Nature, the Pastoral and the Wild
One of the things I’ve been working on for the last year, ever since Helen MacDonald took the top of my head off with H is for Hawk, is trying to figure out why there’s been this vibrant resurgence of nature writing in the UK, but not here.
I came out of the US nature writing wave of the 1980s-1990s — I was the grad school factotum for the first two years of the Art of the Wild writer’s workshop at Squaw Valley, and that group of writers — Gary Snyder, Robert Hass, Brenda Hillman, Gretel Erhlich, Ted Hoagland, Louis Owens, Jim Welch, Barry Lopez and so many others — it was that group who encouraged me, and took me in the summer I was ready to give up at the University of Utah. Terry Tempest Williams was an early champion of my novel, and helped enormously when I was looking for an agent and a publisher. That was my core community.
And yet, when I left academic life, and then after I moved to Livingston and Patrick died, I lost sight of the nature writing community. I was alternatively working on a straight novel about the world of my childhood, a mystery novel, and this memoir-thing I’ve been wrestling with through three incarnations now? four? I was no longer thinking of myself as a “nature” writer. If I took the mantle of any category it was probably food writer — via this blog and my years as the cookbook editor at Bookslut.
And then Helen Macdonald took the top of my head off with H is for Hawk. Even though it made me INSANE at times, because as Macdonald told me herself in an email interview, the book is about anthropomorphism as much as it’s about grief or about falconry — something no American reviewer seems to have figured out. Which made me a little crazy, but in a good way. In the way that makes you walk around the house waving the book at your partner and talking out loud until you figure out just what it is that you so love, and what is making you so crazy. It was the first book in years that had done that to me.
And that’s when I noticed that the air had entirely gone out of the US nature writing scene. Where had they all gone? The old guard are still there but where are the new interesting nature writers? Where is the nature book that we’re all talking about the way we’re talking about Lidia Yuknavich or Eula Biss or Roxane Gay? I’ve been asking for a year — asking every writer I know who is nature adjacent, and while everyone has a writer they know or love, a newer writer on the scene, those writers are scattered across a number of genres: memoir, war literature, farming, even food writing. But “nature writing”? It seems to have stalled out …
I think there are a couple of things going on — much of the vitality on the UK side seems to be coming from writers who are interested in exploring the nature without being hung up on wilderness — they’re writing about life on sheep farms or tracing a river from sea to source or exploring the adventures available to them in a Welsh estuary.
Meanwhile, in the US, writing about the natural world seems to have become caught in a net of argument over the Anthropocene.
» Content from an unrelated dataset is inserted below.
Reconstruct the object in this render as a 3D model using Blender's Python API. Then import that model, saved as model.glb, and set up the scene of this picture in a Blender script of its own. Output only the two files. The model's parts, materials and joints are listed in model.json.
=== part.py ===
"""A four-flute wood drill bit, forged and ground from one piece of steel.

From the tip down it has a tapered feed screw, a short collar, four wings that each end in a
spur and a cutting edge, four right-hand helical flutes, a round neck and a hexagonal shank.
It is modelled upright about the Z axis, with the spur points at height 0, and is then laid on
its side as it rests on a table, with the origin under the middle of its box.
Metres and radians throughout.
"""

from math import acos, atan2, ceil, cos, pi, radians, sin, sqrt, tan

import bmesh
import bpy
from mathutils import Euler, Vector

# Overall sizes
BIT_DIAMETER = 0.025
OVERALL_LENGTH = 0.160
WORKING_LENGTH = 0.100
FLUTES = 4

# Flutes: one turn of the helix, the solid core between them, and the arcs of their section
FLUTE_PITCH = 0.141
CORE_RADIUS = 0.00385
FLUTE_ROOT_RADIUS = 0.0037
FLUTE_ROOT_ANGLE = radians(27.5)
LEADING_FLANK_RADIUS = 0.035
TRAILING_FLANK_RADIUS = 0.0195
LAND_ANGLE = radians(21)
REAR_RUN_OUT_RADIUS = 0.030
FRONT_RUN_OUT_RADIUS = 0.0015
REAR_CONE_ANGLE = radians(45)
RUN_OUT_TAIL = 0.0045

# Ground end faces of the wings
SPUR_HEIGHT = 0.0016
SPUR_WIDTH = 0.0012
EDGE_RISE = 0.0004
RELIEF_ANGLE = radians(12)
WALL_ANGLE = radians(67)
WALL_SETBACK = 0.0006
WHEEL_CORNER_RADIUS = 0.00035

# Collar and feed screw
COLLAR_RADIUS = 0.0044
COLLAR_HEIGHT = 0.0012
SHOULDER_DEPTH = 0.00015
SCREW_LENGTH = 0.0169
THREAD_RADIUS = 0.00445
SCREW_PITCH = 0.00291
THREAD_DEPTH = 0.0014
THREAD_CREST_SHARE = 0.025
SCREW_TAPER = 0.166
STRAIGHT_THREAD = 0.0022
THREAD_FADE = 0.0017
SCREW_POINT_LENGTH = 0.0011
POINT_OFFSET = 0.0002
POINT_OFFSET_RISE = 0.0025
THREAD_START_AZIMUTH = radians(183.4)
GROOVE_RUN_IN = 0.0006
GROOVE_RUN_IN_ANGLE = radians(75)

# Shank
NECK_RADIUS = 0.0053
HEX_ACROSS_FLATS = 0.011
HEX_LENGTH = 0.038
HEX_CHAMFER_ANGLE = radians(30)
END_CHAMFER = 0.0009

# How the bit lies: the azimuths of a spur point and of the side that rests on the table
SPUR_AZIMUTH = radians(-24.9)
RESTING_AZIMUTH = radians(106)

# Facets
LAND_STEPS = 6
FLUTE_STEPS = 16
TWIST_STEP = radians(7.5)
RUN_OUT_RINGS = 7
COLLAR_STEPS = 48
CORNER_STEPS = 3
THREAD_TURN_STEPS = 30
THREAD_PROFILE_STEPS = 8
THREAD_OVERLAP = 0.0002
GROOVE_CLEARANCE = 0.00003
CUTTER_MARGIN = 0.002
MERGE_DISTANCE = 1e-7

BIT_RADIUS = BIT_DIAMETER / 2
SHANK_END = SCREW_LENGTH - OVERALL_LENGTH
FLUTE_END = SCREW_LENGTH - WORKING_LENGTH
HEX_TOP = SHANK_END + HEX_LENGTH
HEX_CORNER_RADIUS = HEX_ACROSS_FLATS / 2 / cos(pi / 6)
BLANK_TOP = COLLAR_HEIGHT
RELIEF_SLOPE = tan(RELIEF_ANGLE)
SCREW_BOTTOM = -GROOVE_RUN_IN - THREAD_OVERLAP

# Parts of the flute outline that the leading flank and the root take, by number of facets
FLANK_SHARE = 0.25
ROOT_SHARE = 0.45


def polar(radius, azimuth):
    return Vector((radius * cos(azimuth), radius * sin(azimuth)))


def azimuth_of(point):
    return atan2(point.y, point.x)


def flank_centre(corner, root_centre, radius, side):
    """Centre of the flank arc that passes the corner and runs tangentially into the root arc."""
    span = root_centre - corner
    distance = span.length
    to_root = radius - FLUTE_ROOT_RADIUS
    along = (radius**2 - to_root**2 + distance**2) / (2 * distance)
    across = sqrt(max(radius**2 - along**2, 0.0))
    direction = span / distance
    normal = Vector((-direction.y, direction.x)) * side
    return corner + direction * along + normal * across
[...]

Does it exist or is it a term made up by nefarious forces who want to erode what little wild nature we have? Do we “believe” in the anthropocene? Part of this problem is the way that the neo-liberal right wing of the green movement, led by the Nature Conservancy, has camped out on the term anthropocene as a justification for their movement to privatize wild nature and manage it according to free-market profit principles. Another part of the problem is that there is still a rear guard of the old eco-warrior class who not only reject the anthropocene as a term, but who reject postmodernism. And then, there’s the romantic appeal of wilderness, the dream of lighting out for the territories, and a certain horror of domestication that has always driven those who seek to live their lives in wild places.
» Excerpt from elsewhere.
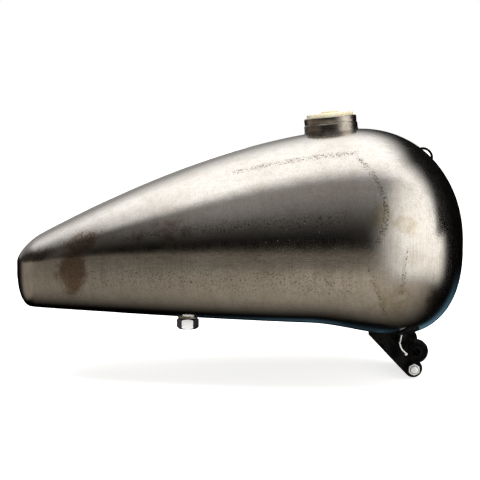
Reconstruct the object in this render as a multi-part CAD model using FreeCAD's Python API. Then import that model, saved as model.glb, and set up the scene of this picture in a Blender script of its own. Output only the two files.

Most Americans who are drawn to wilderness experience are not fleeing a pastoral or agricultural way of life, but are fleeing suburban and urban ways of life. Hence, the community tends to pose pastoral and agricultural ways of life as in opposition to, or a threat to wilderness (absolutely true for industrial agriculture, not so much for small-scale). And so, they have no fluency in the domestic relationships that characterize non-industrial agricultural life, which is also a way of life that is nearly gone. Farming as it was done prior to WW2 was a deeply relational way of being — you were in relation not only with your family members with whom you worked, but with the animals and the land that you worked. Now, sometimes those relationships were brutal — hence the speed with which people fled that difficult life, but when done right, agriculture can be, as writers from Virgil to Wendell Berry have described, a way of deeply knowing a place and its inhabitants. I’d argue this is part of the allure for young people, many of whom are using all their creativity to find ways to make a living growing good clean food.
And might also be why much of the most vibrant writing about the material world right now is about food, food systems, and returning to small-scale farming as a way of finding a creative livelihood.
And so, I think it’s time that those of us for whom wildness, wild nature and wild places are crucial to lay down our anti-pastoralist arms. We should not stop fighting against the true damage being done by industrial practices applied to agriculture, especially livestock agriculture, but we should rather, begin looking to those new pastoralists who are looking to restore agricultural practices, their community relations, and relationships between people and their food. There are lessons to be learned here, bridges to be built — for I think that what we have in common is bigger than what we don’t.